What do you do when others are praying?

Sit there and think,
“Oh do come on, you’re boring me silly?”
or does your mind wander
to what you have to do today:
beat year 10 to
the Krispy Kreme Doughnut sale,
create foul and pungent aromas in Chemistry
that will strip the paint off of the walls
as far as D/T
or find 100 different chat-up lines
to entice Pixie Lott out on a date with you.

Perhaps actually, you do pray.

“Please God,
let me launch a nuke tonight in COD.”

“Please God,
let there be a chocolate-covered doughnut left.”

“Please God,
don’t let the test on the subjunctive
be today.”

“Please God,
make Pixie Lott drive by in the limo,
get a puncture have to stop by the school,
just as I am there.

Please help me to lift the car up by one hand
whilst changing the wheel with my teeth,
so that she’ll think I’m hench
and thus want to go on a date with me.”

And what do you suppose
God’s reactions to these prayers are?


Perhaps you pray the prayer
that’s being prayed out loud.

Try this one for size,
and this time focus on the prayer itself.

Let us pray.

Prevent us, O Lord, in all our doings
with thy most gracious favour,
and further us with thy continual help;
that in all our works,
and ended in thee,
we may glorify thy holy Name,
and finally by thy mercy
obtain everlasting life;
through Jesus Christ our Lord. Amen.

Of course you realise that
the original meaning of "prevent"
was "go before".

How did you cope with praying that?

Oh dear, back to Miss Lott again were we?

If your mind was wandering during that,
don’t worry,
it even happens to the professionals!

St Augustine even moans about
his mind wandering.

But he uses the words
to focus his mind back to prayer.

If, however, all your prayer consists of is
“Please God let me able to do such and such”
“Please God make whosits to do blank”
then you are missing the point of prayer.

Yes, prayer is about communicating with God.

How is presenting God
with a shopping list of your requirements

Are our prayers reducing God
to the level of the Genie of the Lamp,
a being whose only purpose
is to do what we want?


So just how should we pray?

One of the disciples asks Jesus the very same question.

He replies with the Lord’s Prayer.

Now that's a homily on it's own!

While some of us know this prayer off by heart,
others of us don’t.

It’s worth looking at it carefully by yourself,
because in it we find that prayer
isn’t just about asking for help
with the problems in our lives, small or great.

It’s about asking for help to live life
with God
in a very personal and intimate relationship
despite the problems that life throws at us.

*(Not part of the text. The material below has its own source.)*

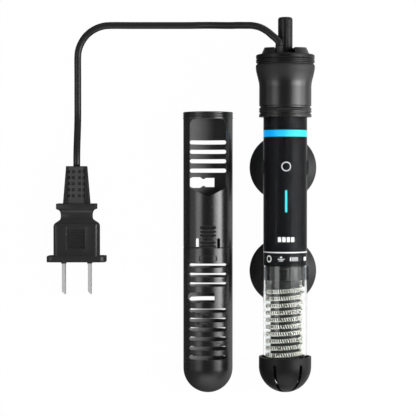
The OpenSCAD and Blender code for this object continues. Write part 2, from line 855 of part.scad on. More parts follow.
module element_leads()
    color([0.8, 0.8, 0.78])
        lay_heater()
            for (side = [-1, 1])
                rod(side * lead_x, -wire_d / 2 - seat, wire_d / 2, collar_z - 2.4,
                    board_z + lead_up - collar_z + 2.4);

// ---------------------------------------------------------------- bumper

// Round-ended cap with meridian slots and inner ribs that grip the glass
module end_bumper() {
    slot_turn = 4;                         // the slots are turned this far from the middle
    slot_top_z = round_z + 0.8;
    slot_in = 1.9;                         // radius left solid at the pole
    rib_w = 1.2;
    rib_low_z = round_z + 0.4;
    color([0.1, 0.1, 0.11])
        lay_heater() {
            difference() {
                rotate_extrude()
                    difference() {
                        capsule_half(bumper_r, bumper_top_z);
                        capsule_half(bumper_in_r, bumper_top_z + over);
                    }
                for (i = [0 : bumper_slots - 1])
                    rotate([0, 0, slot_turn + (i + 0.5) * 360 / bumper_slots]) {
                        block([-bumper_slot_w / 2, -bumper_r - over, -over],
                            [bumper_slot_w / 2, -slot_in, slot_top_z]);
                        translate([0, -bumper_r / 2, slot_top_z])
                            rotate([90, 0, 0])
                                cylinder(d = bumper_slot_w, h = bumper_r / 2 + over);
                    }
            }
            for (i = [0 : bumper_slots - 1])
                intersection() {
                    rotate([0, 0, slot_turn + i * 360 / bumper_slots])
                        block([-rib_w / 2, -bumper_in_r - bumper_wall / 2, rib_low_z],
                            [rib_w / 2, 0, bumper_top_z - 0.6]);
                    ring(bumper_in_r + bumper_wall / 2, glass_r + seat, rib_low_z, glass_len);
                }
        }
}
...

The Lord Jesus goes on to say that
God does actually know
both what we want
and what we really need
before we even ask Him.

The point is that we recognise His existence
as a figure who cares.

By asking Him for things in prayer,
we recognise that we need Him.

You might think of this as grovelling.

As Monty Python would say

O Lord, please don't burn us,
Don't grill or toast your flock,
Don't put us on a barbecue,
Or simmer us in stock,
Don't braise us or bake or boil us,
Or stir-fry us in a wok.

Oh please don't lightly poach us,
Or baste us with hot fat,
Don't fricassee or roast us,
Or boil us in a vat,
And please don't stick thy servants, Lord,
In a Rotissomat.

Do we pray like this?


The Lord Jesus tells us
that we can be bold in our prayer.

We are allowed to ask.

However, that does not automatically
mean that the answer to the prayer will be “yes”.

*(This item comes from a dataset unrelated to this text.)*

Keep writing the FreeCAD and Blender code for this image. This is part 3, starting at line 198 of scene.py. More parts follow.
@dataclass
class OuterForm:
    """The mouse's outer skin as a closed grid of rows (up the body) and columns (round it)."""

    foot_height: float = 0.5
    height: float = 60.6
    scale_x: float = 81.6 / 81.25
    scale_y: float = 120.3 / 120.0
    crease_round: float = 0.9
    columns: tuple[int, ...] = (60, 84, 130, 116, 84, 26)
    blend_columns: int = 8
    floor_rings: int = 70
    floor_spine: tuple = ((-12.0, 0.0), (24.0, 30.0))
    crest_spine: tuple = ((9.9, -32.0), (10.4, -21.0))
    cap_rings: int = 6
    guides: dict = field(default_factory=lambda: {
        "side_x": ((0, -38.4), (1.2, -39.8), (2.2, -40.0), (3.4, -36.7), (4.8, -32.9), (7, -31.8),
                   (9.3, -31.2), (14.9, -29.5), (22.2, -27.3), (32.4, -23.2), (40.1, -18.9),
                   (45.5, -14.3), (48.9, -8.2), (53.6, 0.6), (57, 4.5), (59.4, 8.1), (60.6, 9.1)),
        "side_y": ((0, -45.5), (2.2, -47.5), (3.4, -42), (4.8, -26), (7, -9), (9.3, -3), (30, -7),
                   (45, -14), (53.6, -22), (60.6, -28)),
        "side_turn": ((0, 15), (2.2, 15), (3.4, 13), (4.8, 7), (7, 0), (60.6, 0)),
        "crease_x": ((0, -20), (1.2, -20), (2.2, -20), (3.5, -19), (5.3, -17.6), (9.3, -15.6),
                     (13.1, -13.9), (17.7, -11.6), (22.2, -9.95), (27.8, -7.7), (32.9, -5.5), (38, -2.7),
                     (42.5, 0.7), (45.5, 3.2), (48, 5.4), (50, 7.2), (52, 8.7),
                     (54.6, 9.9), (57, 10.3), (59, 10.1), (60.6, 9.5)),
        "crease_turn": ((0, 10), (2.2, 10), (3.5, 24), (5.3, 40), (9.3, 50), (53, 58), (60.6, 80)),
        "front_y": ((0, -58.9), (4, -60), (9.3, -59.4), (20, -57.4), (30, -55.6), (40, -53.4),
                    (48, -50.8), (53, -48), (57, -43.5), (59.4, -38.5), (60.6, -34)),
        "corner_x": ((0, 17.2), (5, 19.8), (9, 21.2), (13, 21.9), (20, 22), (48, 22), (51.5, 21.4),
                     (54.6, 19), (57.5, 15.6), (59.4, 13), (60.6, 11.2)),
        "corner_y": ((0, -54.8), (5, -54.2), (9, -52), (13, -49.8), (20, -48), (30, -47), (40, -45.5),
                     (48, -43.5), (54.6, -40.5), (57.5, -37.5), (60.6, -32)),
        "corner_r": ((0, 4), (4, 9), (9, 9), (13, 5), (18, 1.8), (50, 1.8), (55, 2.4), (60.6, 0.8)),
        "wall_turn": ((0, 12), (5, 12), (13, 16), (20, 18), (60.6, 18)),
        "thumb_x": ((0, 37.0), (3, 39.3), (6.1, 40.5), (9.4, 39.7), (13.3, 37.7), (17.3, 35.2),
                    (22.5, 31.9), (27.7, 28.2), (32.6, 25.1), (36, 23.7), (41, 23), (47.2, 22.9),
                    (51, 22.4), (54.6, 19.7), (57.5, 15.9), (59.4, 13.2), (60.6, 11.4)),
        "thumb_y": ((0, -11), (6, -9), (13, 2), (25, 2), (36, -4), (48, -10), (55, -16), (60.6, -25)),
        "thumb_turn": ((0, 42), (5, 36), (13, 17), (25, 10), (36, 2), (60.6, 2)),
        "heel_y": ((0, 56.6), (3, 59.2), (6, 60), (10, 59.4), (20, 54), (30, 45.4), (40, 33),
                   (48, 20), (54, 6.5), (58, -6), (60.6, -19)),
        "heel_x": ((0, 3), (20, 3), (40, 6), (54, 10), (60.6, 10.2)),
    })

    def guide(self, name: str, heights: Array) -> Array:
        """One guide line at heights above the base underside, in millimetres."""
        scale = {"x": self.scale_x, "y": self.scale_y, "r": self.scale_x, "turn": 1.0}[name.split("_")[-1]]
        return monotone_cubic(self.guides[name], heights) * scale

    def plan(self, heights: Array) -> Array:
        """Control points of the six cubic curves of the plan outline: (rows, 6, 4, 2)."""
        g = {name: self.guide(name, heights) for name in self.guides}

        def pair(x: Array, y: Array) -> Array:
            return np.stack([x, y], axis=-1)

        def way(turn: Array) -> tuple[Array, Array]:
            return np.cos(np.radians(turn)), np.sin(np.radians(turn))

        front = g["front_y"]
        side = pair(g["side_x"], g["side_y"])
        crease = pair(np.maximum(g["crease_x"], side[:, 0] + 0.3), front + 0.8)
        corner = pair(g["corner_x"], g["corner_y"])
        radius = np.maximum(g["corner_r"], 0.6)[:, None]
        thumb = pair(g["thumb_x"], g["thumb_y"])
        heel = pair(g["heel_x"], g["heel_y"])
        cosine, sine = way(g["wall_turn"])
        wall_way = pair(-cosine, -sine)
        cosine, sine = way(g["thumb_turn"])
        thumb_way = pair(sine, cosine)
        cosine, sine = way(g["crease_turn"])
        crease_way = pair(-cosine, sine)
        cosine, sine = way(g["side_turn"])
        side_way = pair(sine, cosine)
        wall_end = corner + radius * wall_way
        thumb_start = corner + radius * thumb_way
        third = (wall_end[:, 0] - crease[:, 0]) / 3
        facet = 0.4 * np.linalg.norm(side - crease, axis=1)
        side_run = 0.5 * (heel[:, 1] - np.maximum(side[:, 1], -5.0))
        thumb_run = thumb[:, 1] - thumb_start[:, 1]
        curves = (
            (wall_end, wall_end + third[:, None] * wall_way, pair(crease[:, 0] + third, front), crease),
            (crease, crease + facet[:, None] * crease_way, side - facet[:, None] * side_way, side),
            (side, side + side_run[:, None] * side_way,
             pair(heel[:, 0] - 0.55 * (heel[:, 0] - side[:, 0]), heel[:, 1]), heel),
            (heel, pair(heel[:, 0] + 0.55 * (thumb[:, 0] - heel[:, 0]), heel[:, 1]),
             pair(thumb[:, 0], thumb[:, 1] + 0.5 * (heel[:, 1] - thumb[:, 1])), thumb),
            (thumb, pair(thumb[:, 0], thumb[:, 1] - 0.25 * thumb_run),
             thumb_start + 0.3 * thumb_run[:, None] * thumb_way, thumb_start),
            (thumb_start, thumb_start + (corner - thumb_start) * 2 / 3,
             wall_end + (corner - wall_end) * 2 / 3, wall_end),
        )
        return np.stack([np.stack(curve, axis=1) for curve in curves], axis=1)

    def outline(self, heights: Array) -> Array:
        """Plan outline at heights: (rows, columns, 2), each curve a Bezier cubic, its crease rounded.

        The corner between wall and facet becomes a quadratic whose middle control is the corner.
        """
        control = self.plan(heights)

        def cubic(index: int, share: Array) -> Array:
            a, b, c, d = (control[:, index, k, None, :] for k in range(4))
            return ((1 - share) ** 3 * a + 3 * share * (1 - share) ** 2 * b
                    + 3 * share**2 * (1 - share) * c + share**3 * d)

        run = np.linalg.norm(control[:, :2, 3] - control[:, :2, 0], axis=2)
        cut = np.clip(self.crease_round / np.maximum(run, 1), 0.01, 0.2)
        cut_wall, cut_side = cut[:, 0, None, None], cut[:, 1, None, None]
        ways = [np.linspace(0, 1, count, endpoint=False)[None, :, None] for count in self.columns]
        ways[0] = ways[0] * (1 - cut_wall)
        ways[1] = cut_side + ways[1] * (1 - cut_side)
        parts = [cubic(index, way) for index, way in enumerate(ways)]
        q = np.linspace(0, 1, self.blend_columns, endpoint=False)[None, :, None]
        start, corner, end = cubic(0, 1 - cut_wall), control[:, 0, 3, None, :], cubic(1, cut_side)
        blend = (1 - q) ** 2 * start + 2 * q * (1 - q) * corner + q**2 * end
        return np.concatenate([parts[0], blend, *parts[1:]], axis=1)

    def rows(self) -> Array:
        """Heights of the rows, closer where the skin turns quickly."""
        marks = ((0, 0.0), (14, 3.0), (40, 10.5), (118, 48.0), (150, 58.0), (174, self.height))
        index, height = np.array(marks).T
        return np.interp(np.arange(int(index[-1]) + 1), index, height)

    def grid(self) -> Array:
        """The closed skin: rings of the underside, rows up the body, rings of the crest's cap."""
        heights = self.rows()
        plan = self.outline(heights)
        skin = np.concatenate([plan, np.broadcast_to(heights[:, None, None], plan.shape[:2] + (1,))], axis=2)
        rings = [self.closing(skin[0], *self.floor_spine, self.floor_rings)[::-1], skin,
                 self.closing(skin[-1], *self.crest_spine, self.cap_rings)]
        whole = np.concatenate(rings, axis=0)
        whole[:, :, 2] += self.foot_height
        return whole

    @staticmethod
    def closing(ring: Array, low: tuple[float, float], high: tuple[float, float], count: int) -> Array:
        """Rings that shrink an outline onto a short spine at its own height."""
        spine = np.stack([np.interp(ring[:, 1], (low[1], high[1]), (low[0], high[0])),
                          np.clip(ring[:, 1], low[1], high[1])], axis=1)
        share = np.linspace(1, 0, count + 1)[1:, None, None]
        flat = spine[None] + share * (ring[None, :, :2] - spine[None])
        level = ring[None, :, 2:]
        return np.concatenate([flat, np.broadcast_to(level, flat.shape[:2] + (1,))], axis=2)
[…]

Sometimes the answer will be “no”
and other times it will be silence.

God is not an ogre
– He is very much concerned with that
which is really good for us,
though we can’t always see
what is really good for us.

Perhaps our prayers would be better suited
to getting to know Him

A reporter asks Mother Theresa of Calcutta
-now Blessed Theresa of Calcutta-
“what do you say to God when you pray?”

She replies “Nothing. I listen”

“And what does He say to you?”

“Nothing,” says the aged nun, “He listens.”

Yes, this does sound like
one of those useless and unfathomable pieces
of Christian mysticism,
but how do we expect to communicate wih anyone,
let alone God without actually listening
to them.


When you pray, are you always asking for something?

Or sometimes, just sometimes, do you listen?